Quand Le Pen père a devancé Lionel Jospin, ce dernier était donné favori par les sondages, la presse et les politologues bien en cour. A l’exception de Mme Chirac, personne n’avait vu venir ce coup de tonnerre dans un ciel serein qui depuis s’est transformé en un orage qui ne cesse de s’étendre. L’Humanité se félicitait de la politique du gouvernement à participation communiste.
J’avoue volontiers ne pas avoir à l’époque prêté assez attention aux camarades qui m’alertaient sur le nombre de privatisations effectuées. Certes, j’avais bien remarqué que Claude Allègre était un curieux ministre de l’Education nationale de gauche plus occupé à réduire le nombre de profs que celui des élèves par classe. Entré au gouvernement auréolé d’une réputation de grand scientifique, l’entendre dans les médias afficher qu’il ne croyait absolument pas au réchauffement climatique avait de quoi surprendre bien des climatologues. Par chance, le ministre de la Santé croyait encore à la vaccination, ce qui depuis est contesté par certains soignants. La société du bon sens n’épargne même plus Pasteur.
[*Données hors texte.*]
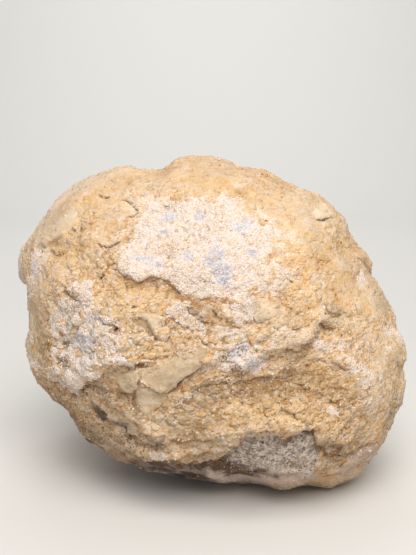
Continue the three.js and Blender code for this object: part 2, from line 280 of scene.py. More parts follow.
# Sugary quartz: how fully it covers, how soft its edge is, how much of it is broken by gaps where the rind
# shows, and its outline.
QUARTZ = {
    FRONT: [
        # the white plateau, and the thinner sugar to its right and above it
        (1.0, 0.7, 0.15, [(148, 203), (157, 200), (178, 201), (197, 201), (204, 203), (216, 202),
            (222, 193), (229, 196), (236, 204), (246, 214), (256, 219), (270, 226), (276, 231), (270, 238),
            (272, 248), (269, 256), (261, 268), (256, 280), (249, 289), (246, 306), (238, 303), (229, 298),
            (216, 297), (203, 298), (190, 293), (184, 295), (175, 287), (169, 281), (161, 275), (153, 274),
            (148, 277), (142, 281), (131, 280), (124, 274), (119, 267), (118, 262), (122, 255), (118, 251),
            (120, 247), (129, 242), (135, 235), (133, 225), (141, 220), (146, 212)]),
        (0.55, 2.4, 0.95, [(232, 196), (262, 206), (292, 225), (306, 250), (300, 282), (276, 300),
            (250, 306), (240, 250)]),
        (0.5, 2.0, 0.95, [(128, 196), (160, 190), (200, 192), (228, 186), (240, 200), (200, 206),
            (150, 208), (126, 240), (112, 262), (110, 240), (124, 214)]),
        # the crystal crust on the left, and the unbroken ledge at its foot
        (1.0, 0.9, 0.75, [(74, 282), (85, 279), (91, 281), (93, 295), (98, 297), (91, 306), (98, 310),
            (110, 315), (117, 321), (124, 328), (124, 335), (118, 345), (114, 350), (121, 353), (129, 361),
            (114, 361), (105, 369), (100, 378), (90, 378), (82, 386), (79, 394), (72, 392), (63, 384),
            (50, 380), (46, 374), (55, 368), (50, 356), (50, 347), (53, 342), (51, 332), (49, 319),
            (60, 301), (63, 295), (68, 289)]),
        (1.0, 0.4, 0.0, [(110, 352), (120, 351), (129, 361), (114, 362)]),
        # the crystal patches under the plateau
        (0.95, 0.5, 0.6, [(177, 304), (185, 301), (193, 304), (197, 311), (204, 316), (202, 323),
            (206, 330), (204, 338), (196, 336), (189, 329), (181, 325), (174, 318), (166, 316),
            (169, 310)]),
        (0.95, 0.5, 0.5, [(228, 301), (238, 304), (245, 300), (252, 305), (255, 315), (254, 323),
            (245, 321), (239, 325), (233, 318), (226, 314), (224, 306)]),
        (0.8, 0.6, 0.7, [(208, 327), (216, 324), (226, 328), (238, 330), (246, 336), (238, 340), (226, 336),
            (214, 338)]),
        (0.9, 0.9, 0.75, [(216, 354), (230, 346), (238, 342), (250, 338), (262, 342), (268, 352),
            (266, 364), (256, 372), (238, 373), (224, 370), (214, 364)]),
        # small patches at the left edge, on the right and under the hollow
        (0.95, 0.5, 0.1, [(26, 357), (33, 356), (41, 369), (36, 372), (29, 366)]),
        (0.7, 1.4, 0.7, [(34, 248), (44, 248), (48, 258), (40, 268), (42, 280), (34, 300), (26, 296),
            (28, 270)]),
        (0.75, 1.2, 0.6, [(314, 340), (330, 341), (348, 344), (346, 352), (328, 354), (316, 350)]),
        (0.6, 1.2, 0.7, [(372, 344), (386, 345), (404, 346), (404, 352), (388, 354), (376, 350)]),
        (0.6, 1.6, 0.8, [(340, 352), (356, 356), (372, 368), (376, 384), (364, 388), (352, 378),
            (342, 366)]),
        (0.7, 1.4, 0.7, [(356, 268), (364, 270), (368, 282), (364, 292), (357, 284)]),
        (0.9, 0.4, 0.4, [(172, 413), (175, 405), (186, 395), (201, 388), (204, 391), (191, 398), (180, 407),
            (175, 415)]),
        (0.95, 0.5, 0.0, [(324, 409), (330, 407), (338, 411), (337, 417), (328, 416)]),
        (0.9, 0.5, 0.3, [(150, 451), (160, 449), (168, 453), (169, 458), (158, 459), (150, 456)]),
    ],
    BACK: [
        (1.0, 0.6, 0.35, [(3, 27), (9, 25), (12, 28), (19, 27), (22, 22), (29, 19), (25, 15), (27, 10),
            (21, 8), (22, 2), (17, 3), (13, -2), (8, 3), (3, 1), (4, 7), (-2, 9), (1, 14), (-4, 17),
            (1, 21)]),
        (0.6, 2.2, 0.95, [(-6, 22), (4, 30), (24, 30), (34, 18), (30, 4), (18, -8), (0, -4), (-8, 8)]),
        (0.95, 0.9, 0.8, [(-40, 6), (-35, 5), (-31, 10), (-27, 7), (-26, 1), (-20, -1), (-24, -6),
            (-27, -13), (-33, -9), (-37, -12), (-36, -4), (-42, -1)]),
        (0.8, 1.2, 0.9, [(-16, -15), (-7, -17), (-3, -14), (5, -19), (11, -18), (7, -24), (-1, -23),
            (-6, -28), (-13, -24), (-19, -24)]),
    ],
    LEFT: [
        (1.0, 0.7, 0.7, [(-15, 10), (-9, 12), (-6, 17), (1, 15), (6, 18), (8, 12), (5, 8), (9, 3), (3, 0),
            (0, 4), (-5, 1), (-9, -3), (-11, 3), (-17, 4)]),
        (0.8, 1.2, 0.9, [(-26, -12), (-19, -14), (-14, -11), (-9, -16), (-4, -15), (-8, -21), (-16, -22),
            (-18, -27), (-24, -22)]),
    ],
    RIGHT: [
        (0.95, 0.8, 0.7, [(2, -7), (7, -4), (10, -8), (15, -5), (22, -7), (18, -12), (20, -16), (13, -15),
            (9, -19), (6, -13), (0, -12)]),
        (0.8, 1.2, 0.85, [(6, 22), (13, 23), (17, 28), (24, 26), (23, 20), (29, 16), (22, 15), (15, 17),
            (11, 14), (8, 18)]),
        (0.7, 1.2, 0.9, [(-30, -4), (-24, -1), (-18, -6), (-14, -14), (-20, -15), (-24, -10)]),
    ],
    TOP: [
        (0.8, 1.2, 0.85, [(5, 20), (11, 21), (16, 26), (21, 21), (28, 20), (22, 14), (15, 13), (10, 9),
            (8, 15)]),
    ],
    UNDER: [
        (0.8, 1.0, 0.8, [(-30, 8), (-20, 14), (-12, 8), (-16, -2), (-26, -2)]),
    ],
}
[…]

Bien avant le 7 octobre, Mélenchon bénéficiait déjà d’un tout autre traitement. Avant le deuxième tour de l’élection présidentielle en 2022, alors que la presse disposait de derniers sondages qui montraient que Marine Le Pen pouvait être éliminée, tous les journaux dans une belle unanimité expliquaient le contraire. Quelles leçons ont été tirées de cet épisode ? Qu’il fallait faire plus pour démolir Mélenchon.
Depuis, il est devenu antisémite, complice du terrorisme du Hamas et fauteur de défaites électorales. Il porterait la poisse, notion qui relève plus de l'émotion que de la politique. Le pathos d'Aristote. Qu'on me pardonne cette facilité dans l'air du temps. Un prochain best-seller de l’édition, « La Meute », lui est consacré. Il est déjà publié en livre de poche alors que de grands auteurs attendent des années pour bénéficier de cet honneur et que certains n’y parviennent jamais. Ses deux auteurs restent de grands inconnus tandis qu'ils font la tournée des plateaux de télévision. Constatons que ce mystère intrigue peu. L’élite intellectuelle est comme chloroformée. Le populisme d’extrême droite aussi.
Que ceux qui se préparent à m’accuser de rouler pour l’Insoumis prennent la sage précaution de critiquer comme je le fais ses choix politiques, les seuls qui m’intéressent. Curieusement, il en est bien peu question. Son intimité, ses coups de colère passionnent davantage. Toujours ce pathos d'Aristote.
Olivier Faure, François Hollande, Jérôme Guedj, Raphaël Glucksmann, Fabien Roussel, Catherine Tricot, Raquel Garrido chantent en cœur : « Plus jamais avec Mélenchon ! ». Les gauches sont durablement divisées. Le plus bel avenir est promis à la droite et à l’extrême droite. Retailleau s’y voit déjà. Gaza se meurt. Les larmes de crocodiles coulent à flots. L'opinion est préparée à une guerre avec la Russie. C'est sûr, avec la défense européenne, on va la gagner ! Et l’ami Pierre Cours-Salies va encore m’accuser de tout mélanger. Cela permet pourtant parfois de dégager quelques cohérences que le bon sens avait occultées.